Here are a few of these mechanisms and my history of use:

Repression: Involves unconscious denial of the existence of something that causes anxiety

I don’t think I do this, but then again if things are highly repressed, I wouldn’t know!

Denial: Involves denying the existence of an external threat or traumatic event

Direct quote from myself, to myself: “I drank a little too much last night, but that doesn’t happen often. I wasn’t that bad, and besides everyone else was doing the same thing…”

Reaction Formation: Involves expressing an id impulse that is the opposite of the one truly driving the person

Looking closely at the development of my career in recovery coaching - it was initially based on my attraction to alcohol. I wanted to oppose the desire with all my the power of my superego (conscience).

Projection: Involves attributing a disturbing impulse to someone else

“No, YOU have a drinking problem” is what I thought or said to the people around me before (and for a while after) I quit drinking.

Regression: Involves retreating to an earlier, less frustrating period of life and displaying the childish and dependent behaviors characteristic of that more secure time

Clinging to my husband for financial and emotional support, refusing to deal with adult problems and playing the victim role.

Rationalization: Involves reinterpreting behavior to make it more acceptable and less threatening

Almost every blog I’ve ever written.

Displacement: Involves shifting id impulses from a threatening or unavailable object to a substitute object that is available

Shit flows down. Only after I quit my job did I realize how much I took my workplace stress out on my family. I couldn’t fight back with my boss (the ego suppressed that) so I unloaded on my family (and some friends).

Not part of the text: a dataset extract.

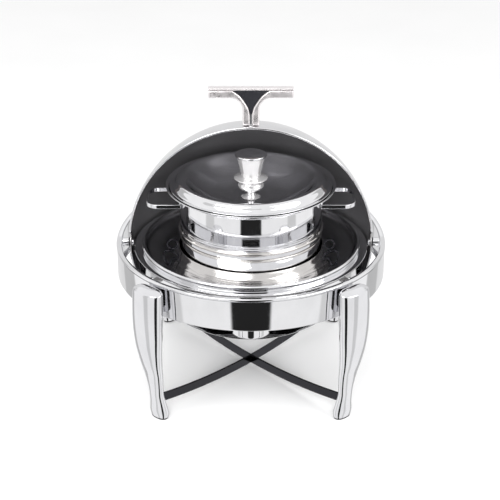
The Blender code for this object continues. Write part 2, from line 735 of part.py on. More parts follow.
def add_pot_handle(name, side, pot):
    """A flat strap bent into a D, riveted to the wall at both ends."""
    half = POT_HANDLE_HALF_WIDTH
    reach = POT_HANDLE_REACH
    thick = POT_HANDLE_THICK
    corner = 0.020
    wall_x = sqrt((POT_R + 0.0004) ** 2 - (half - thick) ** 2)
    steps = 5
    outer = [(wall_x, -half)]
    inner = [(wall_x, -half + thick)]
    for mid_y, start in ((-half + corner, -pi / 2), (half - corner, 0)):
        for i in range(steps + 1):
            angle = start + (pi / 2) * i / steps
            c, s = cos(angle), sin(angle)
            outer.append((reach - corner + corner * c, mid_y + corner * s))
            inner.append((reach - corner + (corner - thick) * c, mid_y + (corner - thick) * s))
    outer.append((wall_x, half))
    inner.append((wall_x, half - thick))
    outline = [(side * x, y) for x, y in outer + inner[::-1]]
    high = RIM_Z + POT_HANDLE_TOP
    prism(f"pot_handle_{name}", outline, high - POT_HANDLE_HEIGHT, high, POLISHED, pot)
    for end, y in (("front", -1), ("rear", 1)):
        across = (half - thick - RIVET_R - 0.002) * y
        azimuth = atan2(across, side * POT_R)
        z = high - POT_HANDLE_HEIGHT / 2
        place = Matrix.Translation((0, 0, z)) @ Matrix.Rotation(azimuth, 4, "Z")
        place = place @ Matrix.Rotation(pi / 2, 4, "Y")
        foot = POT_R + GAP
        head = [(0, foot), (RIVET_R, foot), (RIVET_R * 0.7, foot + 0.0018), (0, foot + 0.0022)]
        turned(f"handle_rivet_{name}_{end}", head, POLISHED, pot, 12, place)


def add_pot_lid(parent):
    lid = make_empty("pot_lid_axis", (0, 0, 0), parent)
    edge = POT_TOP_Z + 0.0004
    shoulder = edge + LID_SHOULDER_RISE
    middle = edge - LID_DISH
    path = [(LID_R, edge), (LID_R - 0.005, edge), (LID_R - 0.008, edge + 0.003)]
    path += [(LID_SHOULDER_R + 0.005, shoulder - 0.0015), (LID_SHOULDER_R, shoulder)]
    path += [(LID_SHOULDER_R - 0.006, shoulder - 0.002), (0.095, edge - 0.0040)]
    path += [(0.075, edge - 0.016), (0.055, edge - 0.022), (0.030, middle), (0, middle)]
    turned("pot_lid", sheet(path, SHEET), POLISHED, lid)
    foot = middle + GAP
    stem = [(0, foot), (0.016, foot), (0.0115, foot + 0.002), (0.007, foot + 0.006)]
    stem += [(0.0052, foot + 0.0115), (0, foot + 0.0115)]
    turned("knob_stem", stem, POLISHED, lid, 24)
    low = foot + 0.0115 + GAP
    ball = KNOB_BALL_R
    flange_z = low + 0.0205
    knob = [(0, low), (ball * 0.45, low), (ball * 0.85, low + 0.0035), (ball, low + 0.009)]
    knob += [(ball * 0.9, low + 0.0145), (ball * 0.66, low + 0.018), (KNOB_FLANGE_R - 0.001, flange_z)]
    knob += [(KNOB_FLANGE_R, flange_z + 0.0015), (KNOB_FLANGE_R - 0.001, flange_z + 0.003)]
    knob += [(0.0165, flange_z + 0.0055), (0.0165, flange_z + 0.008), (0.0235, flange_z + 0.039)]
    knob += [(0, flange_z + 0.039)]
    turned("lid_knob", knob, POLISHED, lid, 24)
    cap_z = flange_z + 0.039 + GAP
    cap = [(0, cap_z), (KNOB_CAP_R - 0.001, cap_z), (KNOB_CAP_R, cap_z + 0.0015)]
    cap += [(KNOB_CAP_R - 0.001, cap_z + 0.0035), (KNOB_CAP_R - 0.006, cap_z + 0.005), (0, cap_z + 0.0055)]
    turned("knob_cap", cap, POLISHED, lid, 24)


def build():
    clear_scene()
    stand = make_empty("stand")
    add_band(stand)
    add_legs(stand)
    add_braces(stand)
    add_hinges(stand)
    add_pan_support(stand)
    add_water_pan(stand)
    add_adaptor_plate(stand)
    add_burner(stand)
    add_cover(stand)
    pot = add_pot(stand)
    add_pot_lid(pot)


build()
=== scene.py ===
"""The looks of a round roll top chafer: fine meshes, materials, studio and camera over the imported
frame. Units are metres, +Z is up and -Y is the front, as in the frame."""

import json
from math import asin, atan2, cos, pi, radians, sin, sqrt, tan

import bmesh
import bpy
from mathutils import Matrix, Vector

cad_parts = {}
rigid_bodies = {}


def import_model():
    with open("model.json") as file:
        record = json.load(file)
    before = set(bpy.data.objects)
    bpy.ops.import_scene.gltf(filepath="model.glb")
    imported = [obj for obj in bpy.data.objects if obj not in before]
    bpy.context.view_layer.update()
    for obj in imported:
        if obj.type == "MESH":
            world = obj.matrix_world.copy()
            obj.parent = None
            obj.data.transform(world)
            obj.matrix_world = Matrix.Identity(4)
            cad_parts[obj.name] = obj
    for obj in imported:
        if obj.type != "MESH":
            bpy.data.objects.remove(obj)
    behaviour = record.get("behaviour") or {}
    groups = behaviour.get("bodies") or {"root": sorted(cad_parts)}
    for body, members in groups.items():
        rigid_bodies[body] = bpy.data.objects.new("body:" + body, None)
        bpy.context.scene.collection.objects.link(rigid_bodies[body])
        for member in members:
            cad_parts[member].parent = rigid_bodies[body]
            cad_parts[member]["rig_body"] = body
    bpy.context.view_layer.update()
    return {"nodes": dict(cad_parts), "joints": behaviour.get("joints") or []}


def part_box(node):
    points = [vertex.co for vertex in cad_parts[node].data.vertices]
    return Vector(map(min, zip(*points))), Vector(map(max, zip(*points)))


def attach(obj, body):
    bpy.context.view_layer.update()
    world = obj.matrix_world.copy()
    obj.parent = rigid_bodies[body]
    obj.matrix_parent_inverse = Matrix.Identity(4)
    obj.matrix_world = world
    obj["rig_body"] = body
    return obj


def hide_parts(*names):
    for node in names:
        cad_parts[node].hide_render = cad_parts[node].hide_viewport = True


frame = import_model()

SIDES = (("left", -1), ("right", 1))


def lowest(node):
    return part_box(node)[0]


def highest(node):
    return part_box(node)[1]


# Driving sizes, from the frame where a node holds them
GAP = 0.0003
BAND_R = highest("rim_bead").x
BAND_LOW = lowest("body_band").z
BAND_HEIGHT = 0.056
RIM_Z = BAND_LOW + BAND_HEIGHT
HINGE_Z = frame["joints"][0]["pos_m"][2]
REAR_RISE = radians(6.5)
BEAD_WIDTH = 0.009
BEAD_HEIGHT = 0.005
BAND_WALL = 0.0015
BAND_LIP = 0.006
BAND_OUTER_R = BAND_R - 0.0008
BAND_INNER_R = BAND_OUTER_R - BAND_WALL
LEG_AZIMUTH = radians(42)
BRACKET_AZIMUTH = radians(48)
BRACE_HEIGHT = 0.015
BRACE_THICK = 0.0035
BRACE_END_Z = RIM_Z - 0.213
BRACE_MIDDLE_Z = RIM_Z - 0.233
BRACE_NOTCH = 0.0021
SHEET = 0.0012

COVER_R = 0.204
COVER_WALL = 0.0012
COVER_INNER_R = COVER_R - COVER_WALL
COVER_FRONT = radians(1.5)
COVER_REAR = COVER_FRONT + radians(171.5)
COVER_OPEN = radians(frame["joints"][0]["range_deg"][1])
POLE_CUT = radians(4.5)
EDGE_BAND_WIDTH = radians(6)
EDGE_BAND_THICK = 0.0012
TRIM_R = 0.002
HINGE_PLATE_R = 0.0175
HINGE_PLATE_THICK = 0.002
HINGE_PLATE_OUTER = COVER_INNER_R - 0.0011

PIN_R = 0.004
PIN_HOLE_R = 0.0042
BOSS_R = 0.0075
WASHER_R = 0.0085
WASHER_THICK = 0.0023
NUT_R = 0.006
NUT_LENGTH = 0.0042

PAN_R = 0.180
PAN_LIP_Z = highest("water_pan").z
POT_TOP_Z = highest("soup_pot").z
POT_R = 0.119
POT_BASE_R = 0.1155
POT_NECK_R = 0.1165
POT_LEDGE_R = 0.1210
POT_BEAD_R = 0.1190
POT_HANDLE_THICK = 0.003
RIVET_R = 0.004
COLLAR_R = highest("adaptor_collar").x
COLLAR_WALL = 0.0015
WIRE_R = 0.0015
STRAP_THICK = 0.0022
STRAP_WIDTH = 0.022

ROUND_STEPS = 192
SMALL_STEPS = 64


# Mesh helpers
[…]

Sublimation: Involves altering or displacing id impulses by diverting instinctual energy into socially acceptable behavior

My drive to soothe anxiety with alcohol (unacceptable behaviour) with a socially acceptable behaviour - art (writing).

Well, there you have my Freudian analysis of my personal defense mechanisms. I am continually uncovering these lies as I practice mindfulness and work to improve my life. I can see now, how the lies I told myself were meant to keep me drinking, which was my go-to mechanism for reducing stress. Now that I have learned other ways to reduce tension, I no longer need the old lies. According to Freud however, the lies never stop. We continue to use a variety of defenses throughout our lives to keep us functioning and our stress levels low.

What are your defense mechanisms? Have you been lying to yourself? Can you see how the lies were meant to reduce stress and preserve your mental health?